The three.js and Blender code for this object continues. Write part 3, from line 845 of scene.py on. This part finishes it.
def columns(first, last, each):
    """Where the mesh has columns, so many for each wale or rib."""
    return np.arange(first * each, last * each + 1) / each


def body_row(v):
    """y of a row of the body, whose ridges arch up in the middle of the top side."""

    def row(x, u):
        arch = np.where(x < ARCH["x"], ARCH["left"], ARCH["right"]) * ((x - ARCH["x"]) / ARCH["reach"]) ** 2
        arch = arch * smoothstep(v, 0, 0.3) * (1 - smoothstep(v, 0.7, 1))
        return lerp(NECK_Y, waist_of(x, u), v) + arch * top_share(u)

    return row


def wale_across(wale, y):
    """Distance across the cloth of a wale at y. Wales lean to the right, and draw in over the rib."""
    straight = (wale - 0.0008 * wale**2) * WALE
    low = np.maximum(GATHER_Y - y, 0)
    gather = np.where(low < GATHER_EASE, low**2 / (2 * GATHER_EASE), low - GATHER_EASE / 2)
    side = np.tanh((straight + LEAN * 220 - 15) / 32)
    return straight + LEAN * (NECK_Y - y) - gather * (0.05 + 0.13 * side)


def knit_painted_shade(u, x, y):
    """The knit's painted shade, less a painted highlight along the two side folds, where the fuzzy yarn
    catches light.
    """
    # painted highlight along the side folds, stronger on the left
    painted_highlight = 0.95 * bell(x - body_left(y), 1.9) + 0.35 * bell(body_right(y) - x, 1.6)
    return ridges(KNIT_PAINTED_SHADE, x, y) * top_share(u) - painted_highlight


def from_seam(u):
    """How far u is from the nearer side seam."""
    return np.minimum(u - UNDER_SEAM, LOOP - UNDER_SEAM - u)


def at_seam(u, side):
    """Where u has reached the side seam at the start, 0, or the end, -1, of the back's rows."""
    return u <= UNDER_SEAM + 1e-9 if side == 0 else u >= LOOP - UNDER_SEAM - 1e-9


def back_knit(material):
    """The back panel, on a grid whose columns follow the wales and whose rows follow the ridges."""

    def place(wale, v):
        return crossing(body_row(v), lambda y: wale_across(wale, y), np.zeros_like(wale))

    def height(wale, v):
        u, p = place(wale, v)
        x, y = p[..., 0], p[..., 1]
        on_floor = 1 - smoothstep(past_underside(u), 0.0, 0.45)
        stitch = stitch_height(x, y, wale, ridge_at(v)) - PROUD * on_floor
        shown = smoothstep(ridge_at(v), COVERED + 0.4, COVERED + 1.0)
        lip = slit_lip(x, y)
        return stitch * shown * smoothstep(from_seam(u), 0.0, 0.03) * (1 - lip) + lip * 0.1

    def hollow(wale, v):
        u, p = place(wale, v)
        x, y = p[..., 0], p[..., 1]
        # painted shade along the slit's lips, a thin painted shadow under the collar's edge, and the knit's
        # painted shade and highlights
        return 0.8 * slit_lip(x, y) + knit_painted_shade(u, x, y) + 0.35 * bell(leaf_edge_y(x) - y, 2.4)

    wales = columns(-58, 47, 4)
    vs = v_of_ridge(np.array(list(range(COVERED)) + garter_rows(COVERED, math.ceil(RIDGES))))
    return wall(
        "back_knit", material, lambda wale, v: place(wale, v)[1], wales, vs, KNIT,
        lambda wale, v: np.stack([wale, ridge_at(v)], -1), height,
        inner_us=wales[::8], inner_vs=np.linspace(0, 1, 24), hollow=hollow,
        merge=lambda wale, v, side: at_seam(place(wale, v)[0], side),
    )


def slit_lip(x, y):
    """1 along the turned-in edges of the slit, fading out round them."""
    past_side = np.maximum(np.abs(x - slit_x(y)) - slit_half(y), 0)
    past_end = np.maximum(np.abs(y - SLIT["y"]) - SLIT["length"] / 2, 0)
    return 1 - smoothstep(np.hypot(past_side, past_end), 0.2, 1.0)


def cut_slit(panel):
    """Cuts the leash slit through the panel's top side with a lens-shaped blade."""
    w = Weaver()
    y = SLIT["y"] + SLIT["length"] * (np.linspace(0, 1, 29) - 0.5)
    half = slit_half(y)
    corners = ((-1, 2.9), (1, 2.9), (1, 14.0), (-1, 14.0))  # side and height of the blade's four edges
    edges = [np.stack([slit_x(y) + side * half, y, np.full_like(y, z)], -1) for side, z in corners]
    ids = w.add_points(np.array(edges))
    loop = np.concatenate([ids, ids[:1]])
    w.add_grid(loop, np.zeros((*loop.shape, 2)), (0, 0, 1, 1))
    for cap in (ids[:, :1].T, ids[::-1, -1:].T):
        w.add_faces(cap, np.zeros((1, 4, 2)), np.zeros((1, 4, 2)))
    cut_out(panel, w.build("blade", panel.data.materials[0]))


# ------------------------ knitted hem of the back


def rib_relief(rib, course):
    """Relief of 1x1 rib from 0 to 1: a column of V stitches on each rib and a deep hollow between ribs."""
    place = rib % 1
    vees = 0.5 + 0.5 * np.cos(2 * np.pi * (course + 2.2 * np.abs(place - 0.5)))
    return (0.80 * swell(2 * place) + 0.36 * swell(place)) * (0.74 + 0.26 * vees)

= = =

● **Exercise**
All of the lines above must be returned exactly.

● **Result**
The three.js and Blender code for this object continues. Write part 3, from line 845 of scene.py on. This part finishes it.
def columns(first, last, each):
    """Where the mesh has columns, so many for each wale or rib."""
    return np.arange(first * each, last * each + 1) / each


def body_row(v):
    """y of a row of the body, whose ridges arch up in the middle of the top side."""

    def row(x, u):
        arch = np.where(x < ARCH["x"], ARCH["left"], ARCH["right"]) * ((x - ARCH["x"]) / ARCH["reach"]) ** 2
        arch = arch * smoothstep(v, 0, 0.3) * (1 - smoothstep(v, 0.7, 1))
        return lerp(NECK_Y, waist_of(x, u), v) + arch * top_share(u)

    return row


def wale_across(wale, y):
    """Distance across the cloth of a wale at y. Wales lean to the right, and draw in over the rib."""
    straight = (wale - 0.0008 * wale**2) * WALE
    low = np.maximum(GATHER_Y - y, 0)
    gather = np.where(low < GATHER_EASE, low**2 / (2 * GATHER_EASE), low - GATHER_EASE / 2)
    side = np.tanh((straight + LEAN * 220 - 15) / 32)
    return straight + LEAN * (NECK_Y - y) - gather * (0.05 + 0.13 * side)


def knit_painted_shade(u, x, y):
    """The knit's painted shade, less a painted highlight along the two side folds, where the fuzzy yarn
    catches light.
    """
    # painted highlight along the side folds, stronger on the left
    painted_highlight = 0.95 * bell(x - body_left(y), 1.9) + 0.35 * bell(body_right(y) - x, 1.6)
    return ridges(KNIT_PAINTED_SHADE, x, y) * top_share(u) - painted_highlight


def from_seam(u):
    """How far u is from the nearer side seam."""
    return np.minimum(u - UNDER_SEAM, LOOP - UNDER_SEAM - u)


def at_seam(u, side):
    """Where u has reached the side seam at the start, 0, or the end, -1, of the back's rows."""
    return u <= UNDER_SEAM + 1e-9 if side == 0 else u >= LOOP - UNDER_SEAM - 1e-9


def back_knit(material):
    """The back panel, on a grid whose columns follow the wales and whose rows follow the ridges."""

    def place(wale, v):
        return crossing(body_row(v), lambda y: wale_across(wale, y), np.zeros_like(wale))

    def height(wale, v):
        u, p = place(wale, v)
        x, y = p[..., 0], p[..., 1]
        on_floor = 1 - smoothstep(past_underside(u), 0.0, 0.45)
        stitch = stitch_height(x, y, wale, ridge_at(v)) - PROUD * on_floor
        shown = smoothstep(ridge_at(v), COVERED + 0.4, COVERED + 1.0)
        lip = slit_lip(x, y)
        return stitch * shown * smoothstep(from_seam(u), 0.0, 0.03) * (1 - lip) + lip * 0.1

    def hollow(wale, v):
        u, p = place(wale, v)
        x, y = p[..., 0], p[..., 1]
        # painted shade along the slit's lips, a thin painted shadow under the collar's edge, and the knit's
        # painted shade and highlights
        return 0.8 * slit_lip(x, y) + knit_painted_shade(u, x, y) + 0.35 * bell(leaf_edge_y(x) - y, 2.4)

    wales = columns(-58, 47, 4)
    vs = v_of_ridge(np.array(list(range(COVERED)) + garter_rows(COVERED, math.ceil(RIDGES))))
    return wall(
        "back_knit", material, lambda wale, v: place(wale, v)[1], wales, vs, KNIT,
        lambda wale, v: np.stack([wale, ridge_at(v)], -1), height,
        inner_us=wales[::8], inner_vs=np.linspace(0, 1, 24), hollow=hollow,
        merge=lambda wale, v, side: at_seam(place(wale, v)[0], side),
    )


def slit_lip(x, y):
    """1 along the turned-in edges of the slit, fading out round them."""
    past_side = np.maximum(np.abs(x - slit_x(y)) - slit_half(y), 0)
    past_end = np.maximum(np.abs(y - SLIT["y"]) - SLIT["length"] / 2, 0)
    return 1 - smoothstep(np.hypot(past_side, past_end), 0.2, 1.0)


def cut_slit(panel):
    """Cuts the leash slit through the panel's top side with a lens-shaped blade."""
    w = Weaver()
    y = SLIT["y"] + SLIT["length"] * (np.linspace(0, 1, 29) - 0.5)
    half = slit_half(y)
    corners = ((-1, 2.9), (1, 2.9), (1, 14.0), (-1, 14.0))  # side and height of the blade's four edges
    edges = [np.stack([slit_x(y) + side * half, y, np.full_like(y, z)], -1) for side, z in corners]
    ids = w.add_points(np.array(edges))
    loop = np.concatenate([ids, ids[:1]])
    w.add_grid(loop, np.zeros((*loop.shape, 2)), (0, 0, 1, 1))
    for cap in (ids[:, :1].T, ids[::-1, -1:].T):
        w.add_faces(cap, np.zeros((1, 4, 2)), np.zeros((1, 4, 2)))
    cut_out(panel, w.build("blade", panel.data.materials[0]))


# ------------------------ knitted hem of the back


def rib_relief(rib, course):
    """Relief of 1x1 rib from 0 to 1: a column of V stitches on each rib and a deep hollow between ribs."""
    place = rib % 1
    vees = 0.5 + 0.5 * np.cos(2 * np.pi * (course + 2.2 * np.abs(place - 0.5)))
    return (0.80 * swell(2 * place) + 0.36 * swell(place)) * (0.74 + 0.26 * vees)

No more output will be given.